The political doctrine of the movement is intrinsically flawed, and those experts go through exactly how and why that's the case. Partland has an unfortunate tendency to present multiple clips of people espousing this ideology, as a means of showing what they believe, without directly following that montage of footage with counterarguments. Since the whole of the documentary makes the case, it's mostly a distracting display of ineffective debate, and it's not as if the interview participants know exactly what specific statements they'll be answering.

Those experts include the likes of journalist Reza Aslan, conservative commentator David French, at least a pair of sociologists, Evangelical pastors, a Protestant bishop, and a Catholic nun who also works as an attorney. In other words, these aren't outsiders. They understand Christianity on a professional level and a personal one, and one of those pastors was once part of this more politicized sect. His awakening to the perils of this ideology is encouraging, and he explains how the bigwig donors to churches basically demanded that pastors keep their congregations angry about and afraid of Democratic politicians, multiculturalism, immigrants, and abortion.

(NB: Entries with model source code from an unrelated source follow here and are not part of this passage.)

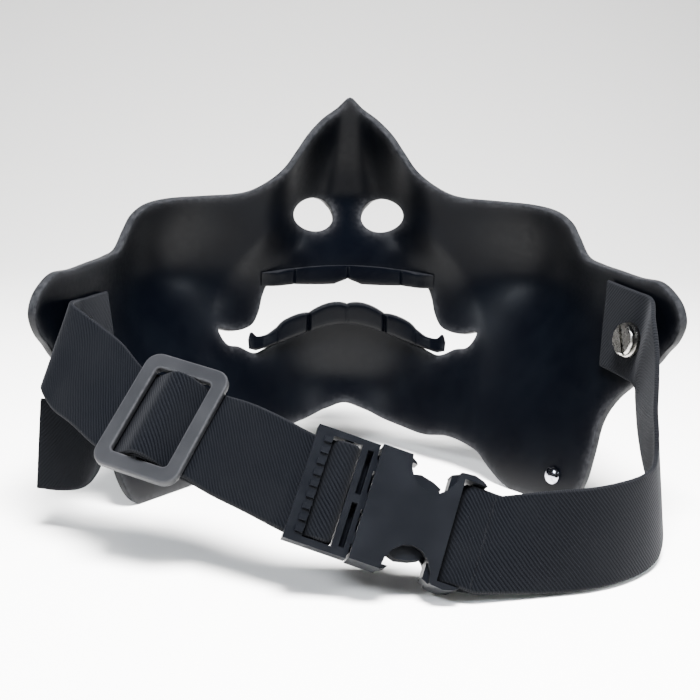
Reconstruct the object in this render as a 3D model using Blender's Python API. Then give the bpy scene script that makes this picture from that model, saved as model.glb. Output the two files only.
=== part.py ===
"""Half-face guard in the old warrior style, with its elastic strap, slider and side-release buckle.

The guard stands on its two lower tips, its hollow side towards -Y, and the fastened strap lies in front.
Metres, +Z up. X is across the face, +Y is outwards through the nose, and the table is at Z = 0.
A point of the shell is named by two lengths: its arc, measured round the face from the middle, and its
height.
"""

import math

import bmesh
import bpy
import numpy as np
from mathutils import Matrix, Vector
from mathutils.geometry import delaunay_2d_cdt

# Where the middle of the lips stands, so that the whole part is centred over its origin
LIPS_X = 0.0
LIPS_Y = 0.0580

# Moulded shell
HEIGHT = 0.114           # from the lower tips to the nose bridge
HALF_ARC = 0.1302        # from the middle of the face round to a wing tip
WALL = 0.0024
LEAN = 0.10              # how far the face leans back towards the hollow side, for each length of height
LEVEL_FOOT = 0.010       # below this height the wall's thickness turns level, so that the tips stand flat
CHEEK_FLAT = 0.014       # arc before the face starts to turn, at cheek height
CHEEK_TURN_END = 0.092   # arc at which it has turned fully
CHEEK_TURN = 70.0        # degrees
JAW_TURN_END = 0.026     # the same at the jaw's edge, which turns from the middle on
JAW_TURN = 52.0
JAW_BLEND = 0.062        # height at which the jaw's curve has become the cheek's
NOSE_DEPTH = 0.0254
NOSE_HALF_WIDTH = 0.0185
MUZZLE_DEPTH = 0.0062
CHEEK_BULGE = 0.006
CHIN_BULGE = 0.005
MOUTH_HALF_ARC = 0.0430
MOUTH_TOP = 0.0568       # height of the notch between the two middle upper teeth
NOSTRIL_ARC = 0.0110
NOSTRIL_HEIGHT = 0.0764
NOSTRIL_HALF_WIDTH = 0.0064
NOSTRIL_HALF_HEIGHT = 0.0051
NOSTRIL_TILT = 0.10      # how far a nostril rises for each length of arc
SHELL_STEP = 0.0047      # spacing of the shell's faces
RIM_STEP = 0.0036        # spacing of the points along its edges

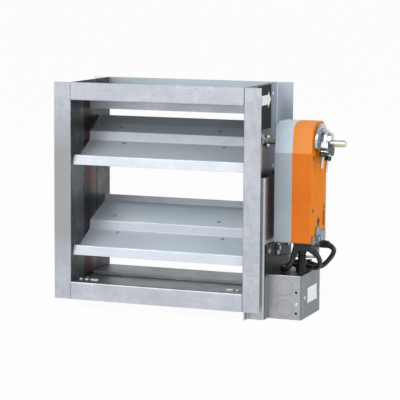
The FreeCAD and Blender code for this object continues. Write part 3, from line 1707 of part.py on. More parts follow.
def lead_boots():
    """Front boot, and the rear boot with a round outlet that passes below the strap's flange."""
    middle = (rear_boot_front + rear_boot_rear) / 2
    outlet = rod_x(rear_outlet_diameter / 2, face_x - rear_outlet_inset, face_x + rear_outlet_reach,
                   middle, actuator_bottom - rear_outlet_drop)
    rear = boot(rear_boot_inner, face_x, rear_boot_front, rear_boot_rear).fuse(outlet).removeSplitter()
    return group([boot(front_boot_inner, face_x, front_boot_front, front_boot_rear), rear])


def wire_splices():
    """Three twist-on splices standing on the floor of the box."""
    parts = []
    floor = box_bottom + box_sheet
    profile = [(0, 0), (splice_rim_radius, 0), (splice_body_radius, splice_rim_height),
               (splice_neck_radius, splice_neck_height), (splice_tip_radius, splice_height), (0, splice_height)]
    for k in range(3):
        start = V(plate_face + splice_pitch_x * (k + 1), box_front + splice_first_y + splice_pitch_y * k, floor)
        parts.append(revolve_about(profile, start, Z_AXIS))
    return group(parts)


def frame_nodes():
    """Sub-parts of the duct frame and of what is screwed to it."""
    return {
        "left_jamb": left_jamb(),
        "right_jamb": right_jamb(),
        "head_channel": head_channel(),
        "sill_channel": sill_channel(),
        "corner_cleats": corner_cleats(),
        "frame_rivets": frame_rivets(),
        "head_stop": head_stop(),
        "sill_stop": sill_stop(),
        "left_jamb_seal": left_jamb_seal(),
        "right_jamb_seal": right_jamb_seal(),
        "axle_bearings": axle_bearings(),
        "airflow_label": airflow_label(),
        "actuator_bracket": actuator_bracket(),
        "junction_box_plate": junction_box_plate(),
        "sheet_screws": sheet_screws(),
        "junction_box": junction_box(),
        "box_cover": box_cover(),
        "box_cover_screws": box_cover_screws(),
        "box_ground_screw": box_ground_screw(),
        "knockouts": knockouts(),
        "lead_connectors": lead_connectors(),
        "ribbed_sleeve": ribbed_sleeve(),
        "wire_splices": wire_splices(),
        "thermal_cutout": thermal_cutout(),
        "power_lead": lead(power_route, "power lead"),
        "open_switch_lead": lead(open_switch_route, "open switch lead"),
        "closed_switch_lead": lead(closed_switch_route, "closed switch lead"),
    }


def actuator_nodes():
    """Sub-parts of the actuator."""
    return {
        "actuator_base": actuator_base(),
        "actuator_cover": actuator_cover(),
        "actuator_screws": actuator_screws(),
        "lock_slider": lock_slider(),
        "anti_rotation_strap": anti_rotation_strap(),
        "lead_boots": lead_boots(),
        "motor_case": motor_case(),
        "motor_rotor": motor_rotor(),
        "circuit_board": circuit_board(),
        "gear_plates": gear_plates(),
        "gear_arbors": gear_arbors(),
        "first_reduction_gear": first_reduction_gear(),
        "second_reduction_gear": second_reduction_gear(),
        "spring_barrel": spring_barrel(),
        "return_spring": return_spring(),
        "limit_switches": limit_switches(),
        "output_hub": output_hub(),
        "output_gear": output_gear(),
        "clamp_jaw": clamp_jaw(),
        "clamp_u_bolt": clamp_u_bolt(),
        "clamp_nuts": clamp_nuts(),
    }


def blade_nodes():
    """Sub-parts of the blades, their axles and the linkage."""
    upper = saddle_centres_upper
    lower = saddle_centres_lower
    return {
        "upper_blade": blade(upper_profile(), upper_axle_z, upper),
        "drive_shaft": drive_shaft(),
        "upper_stub_axle": left_stub(upper_axle_z),
        "upper_axle_saddles": saddles(upper, upper_axle_z),
        "upper_saddle_rivets": saddle_rivets(upper, upper_axle_z),
        "drive_crank": crank(upper_axle_z),
        "lower_blade": blade(lower_profile(), lower_axle_z, lower),
        "lower_stub_axles": lower_stub_axles(),
        "lower_axle_saddles": saddles(lower, lower_axle_z),
        "lower_saddle_rivets": saddle_rivets(lower, lower_axle_z),
        "driven_crank": crank(lower_axle_z),
        "tie_bar": tie_bar(),
    }


os.makedirs("parts", exist_ok=True)
for name, shape in {**frame_nodes(), **actuator_nodes(), **blade_nodes()}.items():
    bad = [s for s in shape.Solids if not s.isValid() or s.Volume <= 0]
    if bad or not shape.Solids:
        print("CHECK", name, len(shape.Solids), [round(s.Volume, 2) for s in shape.Solids])
    shape.exportStep("parts/" + name + ".step")
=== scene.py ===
import math

import bmesh
import bpy
import numpy as np
from mathutils import Matrix, Vector


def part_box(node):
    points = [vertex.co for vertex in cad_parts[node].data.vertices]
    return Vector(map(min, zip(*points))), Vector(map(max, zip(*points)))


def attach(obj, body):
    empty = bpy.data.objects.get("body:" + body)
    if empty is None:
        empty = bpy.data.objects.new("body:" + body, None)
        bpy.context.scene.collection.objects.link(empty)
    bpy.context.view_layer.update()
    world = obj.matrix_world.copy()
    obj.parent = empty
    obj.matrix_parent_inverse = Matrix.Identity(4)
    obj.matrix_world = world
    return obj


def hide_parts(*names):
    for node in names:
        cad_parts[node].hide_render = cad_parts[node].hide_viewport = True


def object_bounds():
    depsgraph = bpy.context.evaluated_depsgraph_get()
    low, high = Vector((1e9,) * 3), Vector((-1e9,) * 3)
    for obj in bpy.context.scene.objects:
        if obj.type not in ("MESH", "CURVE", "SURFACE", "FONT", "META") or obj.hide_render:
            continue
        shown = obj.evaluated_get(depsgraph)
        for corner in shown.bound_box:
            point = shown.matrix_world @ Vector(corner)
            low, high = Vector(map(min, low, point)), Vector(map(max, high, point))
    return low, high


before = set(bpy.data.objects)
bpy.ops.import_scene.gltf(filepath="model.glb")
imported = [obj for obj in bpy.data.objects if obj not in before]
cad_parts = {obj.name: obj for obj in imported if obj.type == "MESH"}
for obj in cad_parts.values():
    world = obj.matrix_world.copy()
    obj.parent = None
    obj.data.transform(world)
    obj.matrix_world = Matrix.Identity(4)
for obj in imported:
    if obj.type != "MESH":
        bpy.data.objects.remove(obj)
cad_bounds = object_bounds()
scene = bpy.context.scene

mm = 0.001
white = (1.0, 1.0, 1.0, 1.0)
sharp_angle = math.radians(38)
ring_points = 48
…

None of that anger or fear can be found in Christian Scripture, and apart from the final apocalyptic book, neither can the violence that some pastors openly encourage in some footage. It's quite the opposite or non-existent, in fact, but these ideas have been a key to right-wing politics in the United States for decades. The history lesson of the marriage between religion and politics here makes that perfectly clear, and as that story approaches the events of January 6, many of these interviewees make it equally clear that the history of this movement isn't close to finished yet.

The big question, obviously, is what can be done about Christian nationalism before it becomes more organized, its outreach spreads, and its actions continue toward more violence. God + Country doesn't have an answer, except to be aware of this threat and to vote as if the fate of representative democracy in the country depends on it—because it very well might.